The UK bears a moral responsibility for the consequences of the Declaration. A recognition of the State of Palestine would be a solid step in the right direction. But the clock is ticking. We are moving rapidly closer to the centennial anniversary. So why not make the anniversary a different day? Make it a day of atonement, a day of repairing the damage, a day for giving back to the Palestinians some of the rights the Declaration took away?

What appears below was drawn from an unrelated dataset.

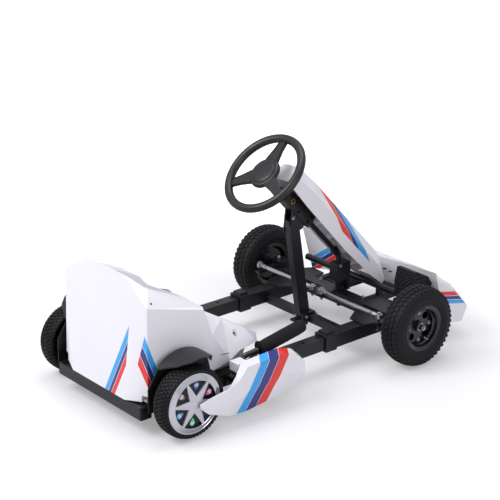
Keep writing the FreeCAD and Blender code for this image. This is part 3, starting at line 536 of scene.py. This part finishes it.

The Palestinians never disappeared as a result of the Declaration and what followed. On the contrary, we remained and we are today an inseparable part of the Middle East. Yes, our state is under occupation, but this is not unique. Populations have lived under occupation for as long as the occupiers could suppress them. Eventually those populations earn their freedom and build their states. Palestinians will be no exception.
The alternative will be bad for all parties. The denial of the Palestinian national rights to self-determination and statehood will continue to nourish conflict in the region and beyond. Various terror groups like ISIS, Al-Qaeda, and others will continue to use the question of Palestine as an excuse to incite, recruit new members and mobilise public support for the despicable crimes they commit. Solving the Arab-Israeli conflict would deny them this excuse.
The calls to sue the UK for Balfour should stop. Instead we need a courageous decision by the UK to undo part of the injustice that befell the Palestinians because of the Declaration. The British people should recognise the State of Palestine instead of dancing on the ruins of the Palestinian people.